## start

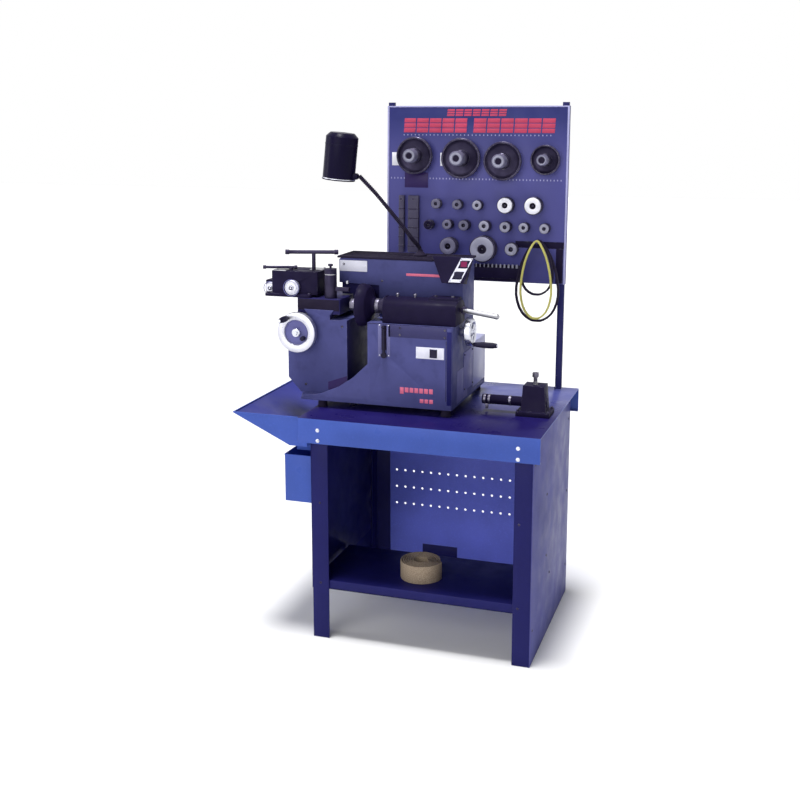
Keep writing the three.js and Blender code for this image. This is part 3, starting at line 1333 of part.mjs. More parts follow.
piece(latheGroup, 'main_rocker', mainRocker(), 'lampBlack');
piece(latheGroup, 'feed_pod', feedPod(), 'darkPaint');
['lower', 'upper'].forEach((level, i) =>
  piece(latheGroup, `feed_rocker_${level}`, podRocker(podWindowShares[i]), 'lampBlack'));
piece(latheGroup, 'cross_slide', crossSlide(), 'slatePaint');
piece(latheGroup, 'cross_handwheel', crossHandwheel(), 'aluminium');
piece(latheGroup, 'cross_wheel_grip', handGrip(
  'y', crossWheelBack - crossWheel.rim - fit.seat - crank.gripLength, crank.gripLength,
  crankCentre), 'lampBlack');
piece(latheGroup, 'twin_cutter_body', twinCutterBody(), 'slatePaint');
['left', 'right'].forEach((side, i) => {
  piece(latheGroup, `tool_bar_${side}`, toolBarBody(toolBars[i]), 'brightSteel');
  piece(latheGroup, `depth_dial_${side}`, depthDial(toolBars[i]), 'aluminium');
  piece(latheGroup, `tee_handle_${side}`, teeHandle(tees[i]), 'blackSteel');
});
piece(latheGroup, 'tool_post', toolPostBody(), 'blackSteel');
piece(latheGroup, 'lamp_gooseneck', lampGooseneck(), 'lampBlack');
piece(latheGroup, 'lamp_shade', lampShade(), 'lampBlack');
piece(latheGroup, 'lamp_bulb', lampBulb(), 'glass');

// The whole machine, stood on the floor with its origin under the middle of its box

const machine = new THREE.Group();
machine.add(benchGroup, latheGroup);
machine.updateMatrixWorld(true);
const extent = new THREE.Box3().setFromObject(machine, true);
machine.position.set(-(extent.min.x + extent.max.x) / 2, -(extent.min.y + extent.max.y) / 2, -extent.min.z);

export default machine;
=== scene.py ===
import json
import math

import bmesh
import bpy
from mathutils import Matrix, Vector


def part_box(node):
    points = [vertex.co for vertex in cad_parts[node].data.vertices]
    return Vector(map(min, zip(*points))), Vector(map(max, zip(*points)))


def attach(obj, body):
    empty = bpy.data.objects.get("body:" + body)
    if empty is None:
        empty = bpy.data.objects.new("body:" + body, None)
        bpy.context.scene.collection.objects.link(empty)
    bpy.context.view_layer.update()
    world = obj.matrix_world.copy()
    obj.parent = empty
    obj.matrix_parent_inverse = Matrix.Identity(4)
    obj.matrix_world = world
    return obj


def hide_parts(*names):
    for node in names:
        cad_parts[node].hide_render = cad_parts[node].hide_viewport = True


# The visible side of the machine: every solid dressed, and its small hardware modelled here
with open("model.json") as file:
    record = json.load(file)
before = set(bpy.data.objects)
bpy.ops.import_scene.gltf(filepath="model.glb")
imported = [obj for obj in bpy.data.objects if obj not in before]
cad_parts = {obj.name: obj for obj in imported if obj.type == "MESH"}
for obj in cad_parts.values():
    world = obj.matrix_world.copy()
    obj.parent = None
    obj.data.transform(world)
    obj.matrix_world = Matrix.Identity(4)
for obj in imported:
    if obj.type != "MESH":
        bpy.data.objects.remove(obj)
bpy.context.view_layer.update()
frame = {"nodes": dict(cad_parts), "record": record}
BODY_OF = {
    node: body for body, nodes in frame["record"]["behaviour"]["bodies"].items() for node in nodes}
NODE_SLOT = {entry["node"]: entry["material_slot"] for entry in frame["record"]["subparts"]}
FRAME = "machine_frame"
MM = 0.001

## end
## start

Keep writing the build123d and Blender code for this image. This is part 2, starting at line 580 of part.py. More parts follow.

## end

• **Problem description**
From the line with "Keep writing the three.js" through the line with "piece(latheGroup, 'lamp_bulb', lampBulb(), 'glass');", repeat every line exactly, both ends included, and nothing outside that range.

• **Correct response**
Keep writing the three.js and Blender code for this image. This is part 3, starting at line 1333 of part.mjs. More parts follow.
piece(latheGroup, 'main_rocker', mainRocker(), 'lampBlack');
piece(latheGroup, 'feed_pod', feedPod(), 'darkPaint');
['lower', 'upper'].forEach((level, i) =>
  piece(latheGroup, `feed_rocker_${level}`, podRocker(podWindowShares[i]), 'lampBlack'));
piece(latheGroup, 'cross_slide', crossSlide(), 'slatePaint');
piece(latheGroup, 'cross_handwheel', crossHandwheel(), 'aluminium');
piece(latheGroup, 'cross_wheel_grip', handGrip(
  'y', crossWheelBack - crossWheel.rim - fit.seat - crank.gripLength, crank.gripLength,
  crankCentre), 'lampBlack');
piece(latheGroup, 'twin_cutter_body', twinCutterBody(), 'slatePaint');
['left', 'right'].forEach((side, i) => {
  piece(latheGroup, `tool_bar_${side}`, toolBarBody(toolBars[i]), 'brightSteel');
  piece(latheGroup, `depth_dial_${side}`, depthDial(toolBars[i]), 'aluminium');
  piece(latheGroup, `tee_handle_${side}`, teeHandle(tees[i]), 'blackSteel');
});
piece(latheGroup, 'tool_post', toolPostBody(), 'blackSteel');
piece(latheGroup, 'lamp_gooseneck', lampGooseneck(), 'lampBlack');
piece(latheGroup, 'lamp_shade', lampShade(), 'lampBlack');
piece(latheGroup, 'lamp_bulb', lampBulb(), 'glass');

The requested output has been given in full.